Find and return each line containing "from".

>> START Dataset content

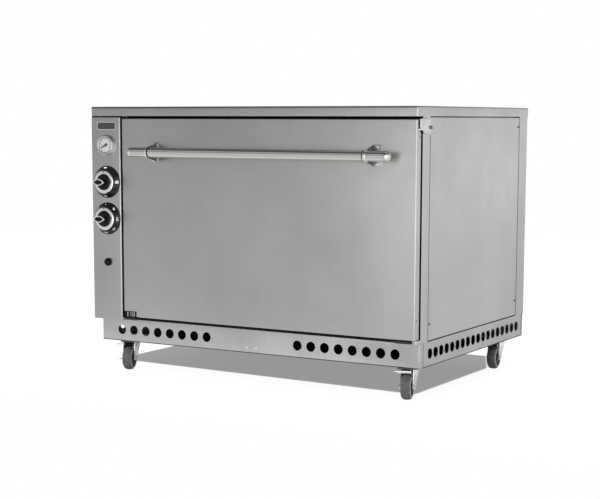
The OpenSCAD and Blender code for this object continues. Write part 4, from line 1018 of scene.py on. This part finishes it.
hoods = [part for x in LOUVRE_XS for k in range(10) for part in hood(x, LOUVRE_Z + LOUVRE_PITCH * k)]
piece("louvre_hoods", joined(hoods), materials["galvanised"])
heads = []
for x, z in edge_places((36, 318, 600, 882, 1164), (198, 844), (414, 630)):
    heads.append(screw_head(facing_back(x, z, BACK_Y), 4, 2))
for x, z in arc(FLUE_X, FLUE_Z, 57.5, range(45, 360, 90)):
    heads.append(screw_head(facing_back(x, z, BACK_Y + 1.5), 3.5, 1.8))
piece("back_screws", joined(heads), materials["zinc"])
bead = softened([(48.6, 60.4), (50.1, 55), (51.6, 56.5), (51.6, 60), (50, 61.8), (48.6, 60.4)], 0.7)
piece("flue_bead", lathe(bead, facing_back(FLUE_X, FLUE_Z, BACK_Y), 96),
      materials["galvanised"])
thread = [(10.55, 18)]
for k in range(15):
    thread += [(10.95, 18.9 + 2 * k), (10.55, 19.9 + 2 * k)]
piece("inlet_thread", lathe(thread, facing_back(64, 300, BACK_Y), 48), materials["brass"])


# Inside of the door: a raised ridge on the inner sheet, and its screws

RIDGE_W = 8
inner_y = box_mm("door_inner")[1].y
field = frame_of(rounded_outline(455, 260, 30), rounded_outline(455 - RIDGE_W, 260 - RIDGE_W, 26),
                 lambda u, v, h: at(660 + u, h, 522 + v), inner_y - 0.1, inner_y + 1.4)
bmesh.ops.bevel(field, geom=field.edges[:], offset=0.6 * MM, segments=2, affect="EDGES")
piece("door_press", field, materials["liner_steel"], "door")
heads = []
for x, z in edge_places((142, 401, 660, 919, 1180), (206, 840), (420, 630)):
    heads.append(screw_head(facing_back(x, z, inner_y), 4, 1.8))
piece("door_inner_screws", joined(heads), materials["zinc"], "door")


# Casters: plate and race, swivel fork with tapered legs, and a wheel with a rimmed hub

PLATE_Z = 107
AXLE_Z = 40
TRAIL = 28
LEG_X = 18
LEG_T = 3
CROWN_Z0, CROWN_Z1 = 94, 97
CASTERS = {"fl": (67, 120, 18), "fr": (1123, 120, 14), "rl": (67, 778, 10), "rr": (1133, 778, 6)}


def turned(cx, cy, degrees):
    c, s = polar(1, degrees)
    return lambda x, y, z: at(cx + x * c - y * s, cy + x * s + y * c, z)


plates = []
for cx, cy, _ in CASTERS.values():
    place = upright(cx, cy)
    plates.append(plate(rounded_outline(38, 38, 8), place, PLATE_Z - 3.5, PLATE_Z, 0.5))
    plates.append(lathe(softened([(0, CROWN_Z1 + 0.3), (21, CROWN_Z1 + 0.3), (22, CROWN_Z1 + 2),
                                  (22, PLATE_Z - 3.5)], 1), place, 48))
    plates.append(lathe(softened([(5, CROWN_Z1), (5, CROWN_Z0 - 0.4), (9, CROWN_Z0 - 0.4),
                                  (8.6, CROWN_Z0 - 4), (6, CROWN_Z0 - 5), (0, CROWN_Z0 - 5)], 0.8),
                        place, 32))
    for u in (-30, 30):
        for v in (-30, 30):
            plates.append(lathe([(5, PLATE_Z - 3.5), (5, PLATE_Z - 7), (4, PLATE_Z - 7.6),
                                 (0, PLATE_Z - 7.6)], upright(cx + u, cy + v), 6))
piece("caster_mounts", joined(plates), screw_dark, node="caster_plates")

CROWN_R = 31
LEG_BACK = 16


def flare(local):
    """Curved shoulder that runs from the crown's front down into the right leg."""
    bm = bmesh.new()
    rows = []
    for z, x0, x1, y1 in ((99.5, 8, 33, -12), (94, 9, 33, -13), (89, 12, 32, -15), (70, 16, 28.5, -18),
                          (40, 18.4, 24.5, -24)):
        line = softened([(x0, -CROWN_R), (x1, y1), (x1, y1 + 5)], 3, steps=3)
        rows.append([bm.verts.new(local(u, v, z)) for u, v in line])
    for a, b in zip(rows, rows[1:]):
        for k in range(len(a) - 1):
            bm.faces.new((a[k], a[k + 1], b[k + 1], b[k]))
    bmesh.ops.solidify(bm, geom=bm.faces[:], thickness=1.4 * MM)
    return bm


def fork_pieces(key, local, axle):
    """Crown with its shade, flared shoulder, legs, axle bolt and nuts of one caster."""
    crown_outline = softened([(-CROWN_R, -CROWN_R), (CROWN_R, -CROWN_R)], 3)
    crown_outline += arc(0, 0, CROWN_R, range(0, 181, 10))
    lip = [(-30, -19), (-43, -33), (-39, -35), (-19, -34), (-15, -30)]
    bright = [flare(local), plate(softened(lip, 1.5, closed=True, steps=2), local, 85.5, 89.5, 0.6)]
    dark = [plate(crown_outline, local, CROWN_Z0, CROWN_Z1, 0.8)]
    if key == "fr":
        bar = [(-31, 81.4), (10, 81.4), (13, 84), (13, 89.6), (-31, 89.6)]
        bright.append(plate(softened(bar, 1.5, closed=True), lambda u, v, h: local(u, h, v),
                            -CROWN_R - 2.6, -CROWN_R + 0.2, 0.6))
    hood = [(-17.5, 58), (-16.2, 58), (-16.2, 80.3), (16.2, 80.3), (16.2, 58), (17.5, 58), (17.5, 93.9),
            (-17.5, 93.9)]
    shade = plate(hood, lambda u, v, h: local(u, h, v), -CROWN_R + 0.5, 4, 0.2)
    leg_outline = arc(-TRAIL, AXLE_Z, 9, range(180, 361, 15))
    leg_outline += [(CROWN_R - LEG_BACK, CROWN_Z0 - 6), (CROWN_R - LEG_BACK, CROWN_Z1 - 0.5),
                    (-CROWN_R, CROWN_Z1 - 0.5), (-CROWN_R - 0.5, CROWN_Z0 - 10)]
    leg_outline = softened(leg_outline, 1.5, closed=True, steps=2)
    left_leg, right_leg = [plate(leg_outline, lambda u, v, h: local(h, u, v), x, x + LEG_T, 0.6)
                           for x in (-LEG_X - LEG_T, LEG_X)]
    dark.append(left_leg)
    outside = LEG_X + LEG_T
    zinc = [right_leg, lathe([(4, -outside), (4, outside)], axle, 24)]
    for way in (-1, 1):
        nut = [(6.6, outside), (6.6, outside + 3), (5.4, outside + 4), (0, outside + 4)]
        zinc.append(lathe([(r, way * h) for r, h in nut], axle, 6))
    fork = "fork_" + key
    piece("caster_fork_" + key, joined(zinc), materials["zinc"], fork, fork)
    piece("caster_flare_" + key, joined(bright), lip_bright, fork, fork)
    piece("caster_crown_" + key, joined(dark), screw_dark, fork, fork)
    piece("caster_shade_" + key, shade, soot_black, fork)


def wheel_pieces(key, axle):
    """Tread, dished hub and bright rims of one wheel."""
    tread = softened([(28.5, -14), (31, -15), (34.5, -14.6), (38.4, -10.5), (40, 0), (38.4, 10.5),
                      (34.5, 14.6), (31, 15), (28.5, 14)], 2.5, steps=4)
    recess, rims = [], []
    for way in (-1, 1):
        hollow = softened([(28.6, way * 13.8), (25.4, way * 11), (11, way * 11), (10, way * 16),
                           (4.2, way * 16), (4.1, 0)], 0.8)
        recess.append(lathe(hollow, axle, 72))
        rim = softened([(28.4, way * 13.2), (28.7, way * 15.5), (29.5, way * 15.9), (32, way * 15.7),
                        (32.8, way * 14.6)], 0.5)
        rims.append(lathe(rim, axle, 72))
    wheel = "wheel_" + key
    piece("caster_tread_" + key, lathe(tread, axle, 72), materials["wheel_rubber"], wheel, wheel)
    piece("caster_hub_" + key, joined(recess), hub_dark, wheel, wheel)
    piece("caster_rim_" + key, joined(rims), rim_light, wheel, wheel)


for key, (cx, cy, degrees) in CASTERS.items():
    local = turned(cx, cy, degrees)
    axle = lambda u, v, h, local=local: local(h, -TRAIL + u, AXLE_Z + v)
    fork_pieces(key, local, axle)
    wheel_pieces(key, axle)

>> END Dataset content

*Answer in full*
The OpenSCAD and Blender code for this object continues. Write part 4, from line 1018 of scene.py on. This part finishes it.
    """Curved shoulder that runs from the crown's front down into the right leg."""